I am currently almost one month out from graduating from college and tbh, I do not care about school as much as I did for the past seven semesters. This is a mixture of crisis, tiredness, adulting, and realization.
Crisis
I am have a current crisis that college itself is almost done and I am going to forreal need to be responsible. Like what? Who am I? Can I justify going to the grocery store looking like trash to eat junk food after college? I am also having a current crisis that my best friend is leaving me and god knows the next time i’ll see her!
Tiredness
I am in a constant state of tired. Some days are worse than others, but I am SO TIRED ALL THE TIME…no matter how much iced coffee I have, it just does not keep me up anymore.
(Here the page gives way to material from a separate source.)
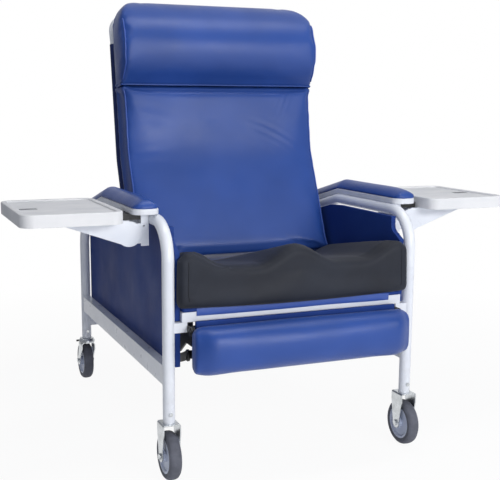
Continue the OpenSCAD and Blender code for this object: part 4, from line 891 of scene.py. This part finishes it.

This has led me to just be the biggest procrastinator EVER.
Adulting
Ya girl has a job and man, I gotta start making that money – thus causing me to work more so I can be somewhat stable after I graduate from college. But working for eight hours and also completing homework is so not the biz, you can catch ya girl sleeping instead.
Realization
I had a moment of realization that I am growing up and closing a chapter in my life – a chapter in my life that I nurtured with studying, being apart of clubs, and being the best student I can be – but, I can’t remember the last time I did something out of the box. I have been closing the books and spending time outdoors and being spontaneous, because when I start working a full-time job when will I be able to go out midday on a weekday and do something I want to do?
I started to fall back from the mentality that I am a student, the motivation is still there to finish this semester on a good note but a part of me just wants to set my priorities elsewhere.